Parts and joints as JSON:
================================

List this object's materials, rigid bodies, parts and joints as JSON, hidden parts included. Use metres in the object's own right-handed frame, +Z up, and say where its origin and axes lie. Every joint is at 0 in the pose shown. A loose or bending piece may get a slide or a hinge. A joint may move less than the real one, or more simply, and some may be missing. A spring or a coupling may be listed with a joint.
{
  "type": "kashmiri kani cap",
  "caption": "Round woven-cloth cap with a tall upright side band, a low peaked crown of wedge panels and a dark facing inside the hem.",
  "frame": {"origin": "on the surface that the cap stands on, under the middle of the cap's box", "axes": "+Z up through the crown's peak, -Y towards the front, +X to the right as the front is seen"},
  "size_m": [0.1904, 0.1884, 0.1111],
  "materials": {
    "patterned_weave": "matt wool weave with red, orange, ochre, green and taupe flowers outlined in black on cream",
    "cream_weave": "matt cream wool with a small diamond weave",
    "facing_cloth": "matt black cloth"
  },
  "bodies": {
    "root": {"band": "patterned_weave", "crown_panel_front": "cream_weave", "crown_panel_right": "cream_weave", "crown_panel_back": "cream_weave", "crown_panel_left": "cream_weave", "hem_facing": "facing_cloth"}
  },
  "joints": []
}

================================

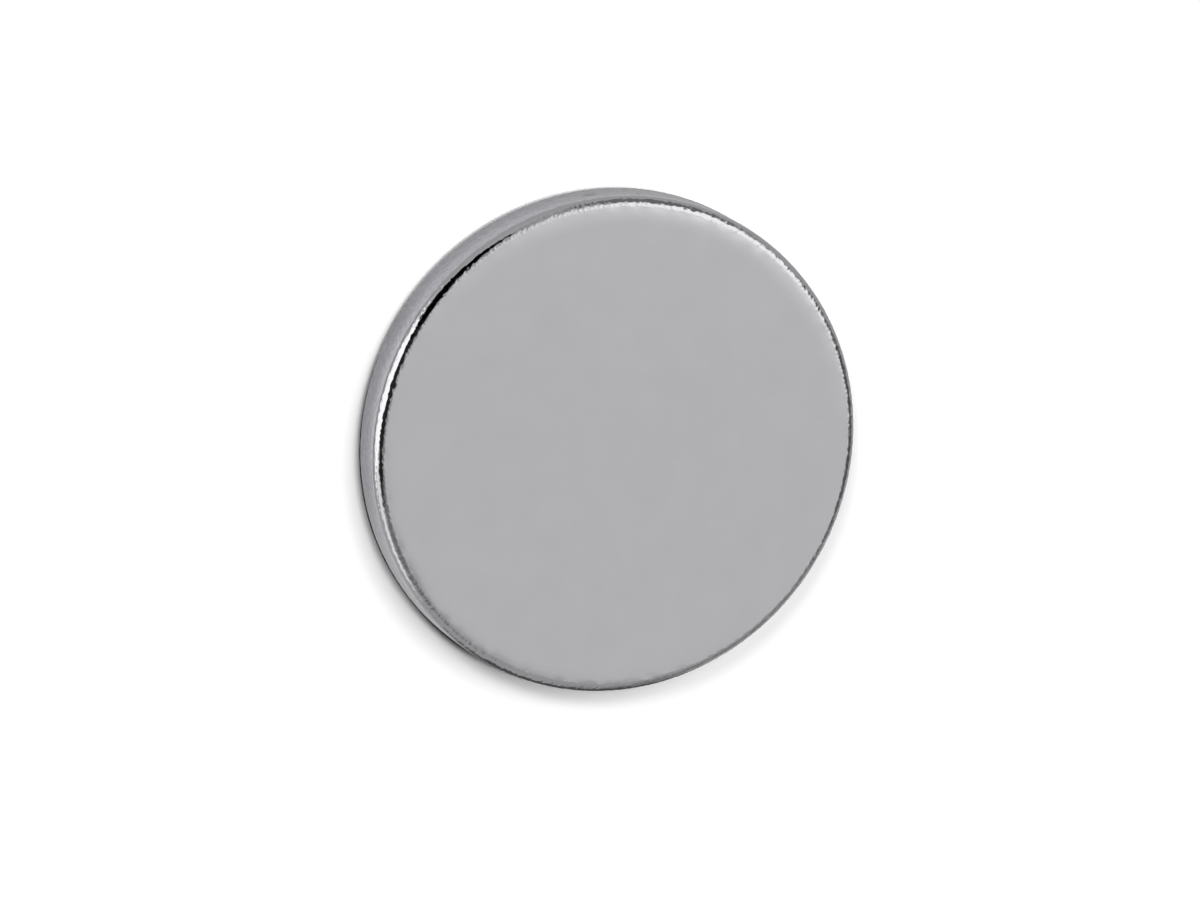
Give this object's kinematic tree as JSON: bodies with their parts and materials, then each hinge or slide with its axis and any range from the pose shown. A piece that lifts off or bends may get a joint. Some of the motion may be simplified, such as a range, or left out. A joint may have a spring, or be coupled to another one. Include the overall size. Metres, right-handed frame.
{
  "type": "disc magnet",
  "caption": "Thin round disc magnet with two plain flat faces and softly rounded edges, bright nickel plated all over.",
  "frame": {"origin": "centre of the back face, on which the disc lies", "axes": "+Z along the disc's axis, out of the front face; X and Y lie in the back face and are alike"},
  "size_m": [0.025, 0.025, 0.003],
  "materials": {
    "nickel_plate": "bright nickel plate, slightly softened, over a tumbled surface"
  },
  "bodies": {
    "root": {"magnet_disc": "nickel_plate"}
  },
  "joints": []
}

================================

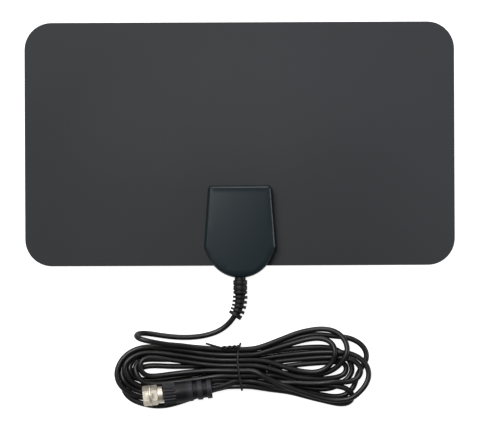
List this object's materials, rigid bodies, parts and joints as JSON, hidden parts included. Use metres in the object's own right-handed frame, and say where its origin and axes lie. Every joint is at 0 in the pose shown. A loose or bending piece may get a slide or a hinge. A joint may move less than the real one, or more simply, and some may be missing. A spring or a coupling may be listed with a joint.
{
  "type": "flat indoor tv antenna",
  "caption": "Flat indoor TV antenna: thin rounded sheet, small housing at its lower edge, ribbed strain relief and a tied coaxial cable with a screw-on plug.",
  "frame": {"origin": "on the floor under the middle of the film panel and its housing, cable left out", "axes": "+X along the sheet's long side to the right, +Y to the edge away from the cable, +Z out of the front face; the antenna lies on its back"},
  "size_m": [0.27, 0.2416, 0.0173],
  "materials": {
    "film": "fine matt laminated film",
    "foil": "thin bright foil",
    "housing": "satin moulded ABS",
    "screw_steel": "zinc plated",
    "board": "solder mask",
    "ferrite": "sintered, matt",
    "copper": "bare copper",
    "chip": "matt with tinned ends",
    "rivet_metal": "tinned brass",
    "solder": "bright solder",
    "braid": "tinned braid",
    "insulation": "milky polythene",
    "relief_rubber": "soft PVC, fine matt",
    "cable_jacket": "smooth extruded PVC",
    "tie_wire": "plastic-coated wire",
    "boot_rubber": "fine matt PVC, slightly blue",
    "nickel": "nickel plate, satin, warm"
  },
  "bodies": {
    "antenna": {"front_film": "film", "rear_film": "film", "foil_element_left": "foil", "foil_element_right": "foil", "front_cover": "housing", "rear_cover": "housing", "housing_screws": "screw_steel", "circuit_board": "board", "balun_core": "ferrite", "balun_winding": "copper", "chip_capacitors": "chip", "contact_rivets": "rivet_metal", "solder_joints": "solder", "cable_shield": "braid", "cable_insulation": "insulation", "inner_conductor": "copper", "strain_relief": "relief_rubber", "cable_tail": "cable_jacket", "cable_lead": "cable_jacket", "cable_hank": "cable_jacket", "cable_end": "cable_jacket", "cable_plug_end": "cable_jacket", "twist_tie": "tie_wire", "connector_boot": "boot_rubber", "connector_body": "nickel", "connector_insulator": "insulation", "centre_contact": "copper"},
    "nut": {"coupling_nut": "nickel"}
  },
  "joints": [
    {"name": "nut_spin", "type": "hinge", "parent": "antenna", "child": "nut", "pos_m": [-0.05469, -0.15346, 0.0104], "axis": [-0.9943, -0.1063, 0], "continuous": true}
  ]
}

================================

- _Given exercise_
Report all lines of the data that include the word "axes".

- _Solution below_
List this object's materials, rigid bodies, parts and joints as JSON, hidden parts included. Use metres in the object's own right-handed frame, +Z up, and say where its origin and axes lie. Every joint is at 0 in the pose shown. A loose or bending piece may get a slide or a hinge. A joint may move less than the real one, or more simply, and some may be missing. A spring or a coupling may be listed with a joint.
  "frame": {"origin": "on the surface that the cap stands on, under the middle of the cap's box", "axes": "+Z up through the crown's peak, -Y towards the front, +X to the right as the front is seen"},
  "frame": {"origin": "centre of the back face, on which the disc lies", "axes": "+Z along the disc's axis, out of the front face; X and Y lie in the back face and are alike"},
List this object's materials, rigid bodies, parts and joints as JSON, hidden parts included. Use metres in the object's own right-handed frame, and say where its origin and axes lie. Every joint is at 0 in the pose shown. A loose or bending piece may get a slide or a hinge. A joint may move less than the real one, or more simply, and some may be missing. A spring or a coupling may be listed with a joint.
  "frame": {"origin": "on the floor under the middle of the film panel and its housing, cable left out", "axes": "+X along the sheet's long side to the right, +Y to the edge away from the cable, +Z out of the front face; the antenna lies on its back"},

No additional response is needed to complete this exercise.